_To do_:
Present the data once more in exactly its original form.

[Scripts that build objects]
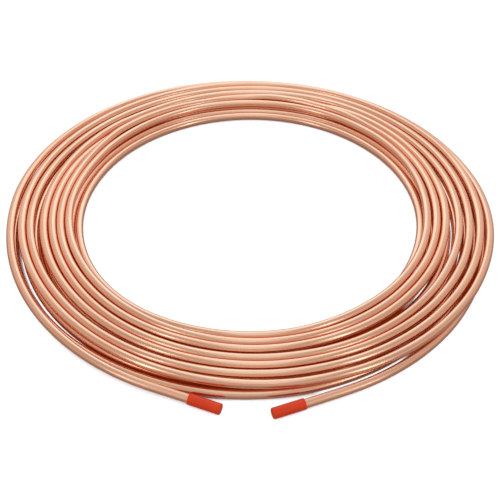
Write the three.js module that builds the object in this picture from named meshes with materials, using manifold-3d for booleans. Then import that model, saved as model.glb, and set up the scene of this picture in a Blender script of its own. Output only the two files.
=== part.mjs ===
// Two-layer coil of soft copper tube, lying flat, with a push-on plastic cap on each loose end.
// Millimetres, +Z up. The origin is on the floor, in the middle of the space that the coil and
// its loose ends take up.

import * as THREE from "three";
import { mergeVertices } from "three/addons/utils/BufferGeometryUtils.js";
import Module from "manifold-3d";

// Tube stock: quarter-inch soft copper.
const tubeDiameter = 6.35;
const tubeWall = 0.762;
const tubeSides = 12;
const tubeBoreSides = 8;

// Winding. The lower layer lies on the floor, the upper one over the grooves between its turns.
const boreRadius = 130;
const lowerTurns = 8;
const turnGap = 1.05;
const turnSides = 10;
const coilSegments = 50;

// Loose ends. Azimuths are in degrees, counter-clockwise from +X as seen from above.
const upperTailLeaves = -24;
const upperTailLands = 34;
const upperTailClimbs = 88;
const upperTailRides = 142;
const upperTailSinks = 218;
const upperTailSunk = 254;
const upperTailEnds = 264.3;
const lowerTailLeaves = 342;
const lowerTailFree = 300;
const lowerTailEnds = 274.7;
const tailGap = 0.6;
const capGapToTurns = 1.4;
const flareAngle = 8;
const straightBeforeCap = 6.5;
const liftAngle = 26;
const tailStepAngle = 7;
const boreOvershoot = 1;

// End caps.
const capLength = 23;
const capWall = 0.45;
const capEndThickness = 1;
const capClearance = 0.25;
const capEndGap = 0.5;
const capEdgeRadius = 0.9;
const capEdgeSteps = 3;
const capSides = 28;

// Worked out from the sizes above.
const tubeRadius = tubeDiameter / 2;
const tubeBoreRadius = tubeRadius - tubeWall;
const turnPitch = tubeDiameter + turnGap;
const upperTurns = lowerTurns - 1;
const lowerHeight = tubeRadius;
const nestAngle = Math.PI - Math.acos(turnPitch / 2 / tubeDiameter);
const upperHeight = lowerHeight + tubeDiameter * Math.sin(nestAngle);
const firstLowerRadius = boreRadius + tubeRadius;
const firstUpperRadius = firstLowerRadius + turnPitch / 2;
const lastLowerRadius = firstLowerRadius + (lowerTurns - 1) * turnPitch;
const lastUpperRadius = firstUpperRadius + (upperTurns - 1) * turnPitch;
const capRadius = tubeRadius + capClearance + capWall;
const capCover = capLength - capEndThickness - capEndGap;
const straightLength = straightBeforeCap + capCover;
const besideRadius = lastLowerRadius + tubeDiameter + tailGap;
const endRadius = lastLowerRadius + tubeRadius + capGapToTurns + capRadius;
const straightAngle = THREE.MathUtils.radToDeg(straightLength / endRadius);
const rideAngle = nestAngle - Math.acos(tubeDiameter / 2 / (tubeDiameter + tailGap));

const wasm = await Module();
wasm.setup();

const radians = THREE.MathUtils.degToRad;
const { lerp, smoothstep } = THREE.MathUtils;

// A closed geometry as a solid that can be joined and cut.
function solidOf(geometry) {
  geometry.deleteAttribute("normal");
  geometry.deleteAttribute("uv");
  const merged = mergeVertices(geometry, 1e-4);
  const vertProperties = new Float32Array(merged.attributes.position.array);
  const triVerts = new Uint32Array(merged.index.array);
  return new wasm.Manifold(new wasm.Mesh({ numProp: 3, vertProperties, triVerts }));
}

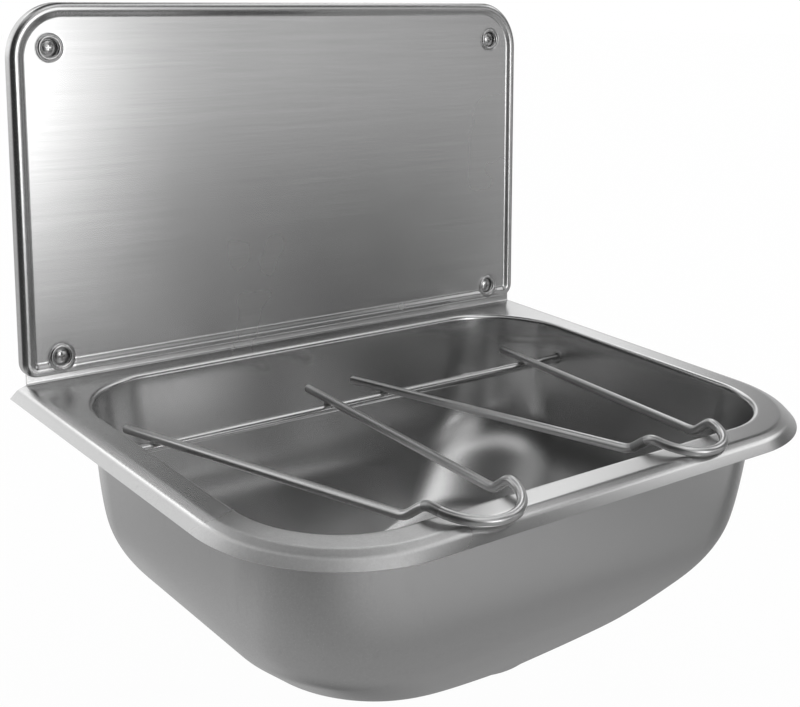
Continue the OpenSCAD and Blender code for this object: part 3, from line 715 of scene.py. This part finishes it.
def hairpinPath(g, loopSpread):
    # from the left leg's tail over the jog, round the loop on the deck and back
    onRod = g["rodR"] + g["wireR"] - g["weldSink"] - g["rodDrop"]
    turn = math.atan((g["legSpread"] - loopSpread) / 2 / (g["loopStart"] - g["rodBack"]))
    loopR = loopSpread / 2 / math.cos(turn)
    fall = (g["jogH"] - g["wireR"] - g["loopGap"]) / (bowl["deckFront"] - g["jogTop"])

    def leg(side, out, height):
        return Vector((side * (g["legSpread"] / 2 - math.tan(turn) * (out - g["rodBack"])), -out, height))

    def legHeight(out):
        return onRod + math.tan(math.radians(g["legRise"])) * (out - g["rodBack"])

    def half(side):
        tail = leg(side, g["rodBack"] - g["tail"], legHeight(g["rodBack"] - g["tail"]))
        foot = leg(side, g["jogFoot"], legHeight(g["jogFoot"]))
        top = leg(side, g["jogTop"], g["jogH"])
        start = leg(side, g["loopStart"], g["jogH"] - fall * (g["loopStart"] - g["jogTop"]))
        return [tail, foot, top, start]

    loop = []
    for i in range(1, g["loopSteps"]):
        a = math.pi + turn + (math.pi - 2 * turn) * i / g["loopSteps"]
        out = g["loopStart"] - loopR * math.sin(turn) - loopR * math.sin(a)
        loop.append(Vector((loopR * math.cos(a), -out, g["jogH"] - fall * (out - g["jogTop"]))))
    line = relaxed(half(-1) + loop + list(reversed(half(1))), g["step"], g["bendRounds"])
    first, last = (line[1] - line[0]).normalized(), (line[-2] - line[-1]).normalized()
    head = [line[0] + first * c for c, _ in g["wireEnd"]]
    tail = [line[-1] + last * c for c, _ in reversed(g["wireEnd"])]
    return head + line[2:-2] + tail


def wireTree(material):
    # sweeps a round wire along a line whose points say how thick it is there
    tree, given, ids = newTree("wireAlongLine", {"Wire radius": 0.0035, "Sides": 24})
    share = put(tree, "GeometryNodeInputNamedAttribute", {"Name": "share"}, data_type="FLOAT")
    line = put(tree, "GeometryNodeMeshToCurve", links={"Mesh": given["Geometry"]})
    section = put(tree, "GeometryNodeCurvePrimitiveCircle",
                  links={"Resolution": given["Sides"], "Radius": given["Wire radius"]})
    wire = put(tree, "GeometryNodeCurveToMesh", {"Fill Caps": True},
               {"Curve": line["Curve"], "Profile Curve": section["Curve"], "Scale": share["Attribute"]})
    endTree(tree, wire["Mesh"], material)
    return tree, ids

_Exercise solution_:
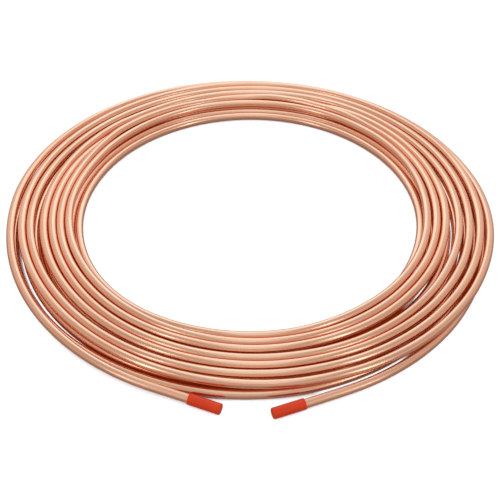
Write the three.js module that builds the object in this picture from named meshes with materials, using manifold-3d for booleans. Then import that model, saved as model.glb, and set up the scene of this picture in a Blender script of its own. Output only the two files.
=== part.mjs ===
// Two-layer coil of soft copper tube, lying flat, with a push-on plastic cap on each loose end.
// Millimetres, +Z up. The origin is on the floor, in the middle of the space that the coil and
// its loose ends take up.

import * as THREE from "three";
import { mergeVertices } from "three/addons/utils/BufferGeometryUtils.js";
import Module from "manifold-3d";

// Tube stock: quarter-inch soft copper.
const tubeDiameter = 6.35;
const tubeWall = 0.762;
const tubeSides = 12;
const tubeBoreSides = 8;

// Winding. The lower layer lies on the floor, the upper one over the grooves between its turns.
const boreRadius = 130;
const lowerTurns = 8;
const turnGap = 1.05;
const turnSides = 10;
const coilSegments = 50;

// Loose ends. Azimuths are in degrees, counter-clockwise from +X as seen from above.
const upperTailLeaves = -24;
const upperTailLands = 34;
const upperTailClimbs = 88;
const upperTailRides = 142;
const upperTailSinks = 218;
const upperTailSunk = 254;
const upperTailEnds = 264.3;
const lowerTailLeaves = 342;
const lowerTailFree = 300;
const lowerTailEnds = 274.7;
const tailGap = 0.6;
const capGapToTurns = 1.4;
const flareAngle = 8;
const straightBeforeCap = 6.5;
const liftAngle = 26;
const tailStepAngle = 7;
const boreOvershoot = 1;

// End caps.
const capLength = 23;
const capWall = 0.45;
const capEndThickness = 1;
const capClearance = 0.25;
const capEndGap = 0.5;
const capEdgeRadius = 0.9;
const capEdgeSteps = 3;
const capSides = 28;

// Worked out from the sizes above.
const tubeRadius = tubeDiameter / 2;
const tubeBoreRadius = tubeRadius - tubeWall;
const turnPitch = tubeDiameter + turnGap;
const upperTurns = lowerTurns - 1;
const lowerHeight = tubeRadius;
const nestAngle = Math.PI - Math.acos(turnPitch / 2 / tubeDiameter);
const upperHeight = lowerHeight + tubeDiameter * Math.sin(nestAngle);
const firstLowerRadius = boreRadius + tubeRadius;
const firstUpperRadius = firstLowerRadius + turnPitch / 2;
const lastLowerRadius = firstLowerRadius + (lowerTurns - 1) * turnPitch;
const lastUpperRadius = firstUpperRadius + (upperTurns - 1) * turnPitch;
const capRadius = tubeRadius + capClearance + capWall;
const capCover = capLength - capEndThickness - capEndGap;
const straightLength = straightBeforeCap + capCover;
const besideRadius = lastLowerRadius + tubeDiameter + tailGap;
const endRadius = lastLowerRadius + tubeRadius + capGapToTurns + capRadius;
const straightAngle = THREE.MathUtils.radToDeg(straightLength / endRadius);
const rideAngle = nestAngle - Math.acos(tubeDiameter / 2 / (tubeDiameter + tailGap));

const wasm = await Module();
wasm.setup();

const radians = THREE.MathUtils.degToRad;
const { lerp, smoothstep } = THREE.MathUtils;

// A closed geometry as a solid that can be joined and cut.
function solidOf(geometry) {
  geometry.deleteAttribute("normal");
  geometry.deleteAttribute("uv");
  const merged = mergeVertices(geometry, 1e-4);
  const vertProperties = new Float32Array(merged.attributes.position.array);
  const triVerts = new Uint32Array(merged.index.array);
  return new wasm.Manifold(new wasm.Mesh({ numProp: 3, vertProperties, triVerts }));
}

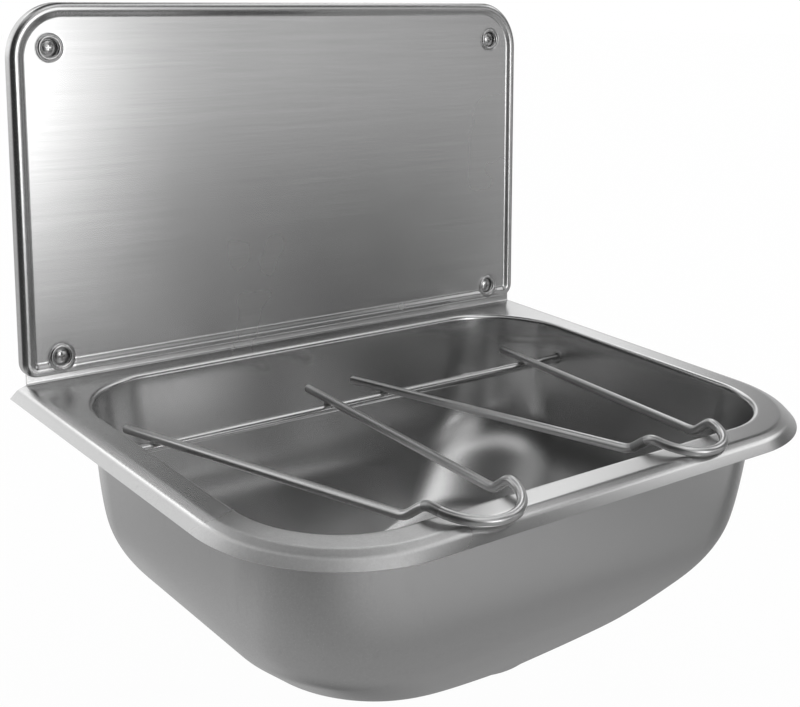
Continue the OpenSCAD and Blender code for this object: part 3, from line 715 of scene.py. This part finishes it.
def hairpinPath(g, loopSpread):
    # from the left leg's tail over the jog, round the loop on the deck and back
    onRod = g["rodR"] + g["wireR"] - g["weldSink"] - g["rodDrop"]
    turn = math.atan((g["legSpread"] - loopSpread) / 2 / (g["loopStart"] - g["rodBack"]))
    loopR = loopSpread / 2 / math.cos(turn)
    fall = (g["jogH"] - g["wireR"] - g["loopGap"]) / (bowl["deckFront"] - g["jogTop"])

    def leg(side, out, height):
        return Vector((side * (g["legSpread"] / 2 - math.tan(turn) * (out - g["rodBack"])), -out, height))

    def legHeight(out):
        return onRod + math.tan(math.radians(g["legRise"])) * (out - g["rodBack"])

    def half(side):
        tail = leg(side, g["rodBack"] - g["tail"], legHeight(g["rodBack"] - g["tail"]))
        foot = leg(side, g["jogFoot"], legHeight(g["jogFoot"]))
        top = leg(side, g["jogTop"], g["jogH"])
        start = leg(side, g["loopStart"], g["jogH"] - fall * (g["loopStart"] - g["jogTop"]))
        return [tail, foot, top, start]

    loop = []
    for i in range(1, g["loopSteps"]):
        a = math.pi + turn + (math.pi - 2 * turn) * i / g["loopSteps"]
        out = g["loopStart"] - loopR * math.sin(turn) - loopR * math.sin(a)
        loop.append(Vector((loopR * math.cos(a), -out, g["jogH"] - fall * (out - g["jogTop"]))))
    line = relaxed(half(-1) + loop + list(reversed(half(1))), g["step"], g["bendRounds"])
    first, last = (line[1] - line[0]).normalized(), (line[-2] - line[-1]).normalized()
    head = [line[0] + first * c for c, _ in g["wireEnd"]]
    tail = [line[-1] + last * c for c, _ in reversed(g["wireEnd"])]
    return head + line[2:-2] + tail


def wireTree(material):
    # sweeps a round wire along a line whose points say how thick it is there
    tree, given, ids = newTree("wireAlongLine", {"Wire radius": 0.0035, "Sides": 24})
    share = put(tree, "GeometryNodeInputNamedAttribute", {"Name": "share"}, data_type="FLOAT")
    line = put(tree, "GeometryNodeMeshToCurve", links={"Mesh": given["Geometry"]})
    section = put(tree, "GeometryNodeCurvePrimitiveCircle",
                  links={"Resolution": given["Sides"], "Radius": given["Wire radius"]})
    wire = put(tree, "GeometryNodeCurveToMesh", {"Fill Caps": True},
               {"Curve": line["Curve"], "Profile Curve": section["Curve"], "Scale": share["Attribute"]})
    endTree(tree, wire["Mesh"], material)
    return tree, ids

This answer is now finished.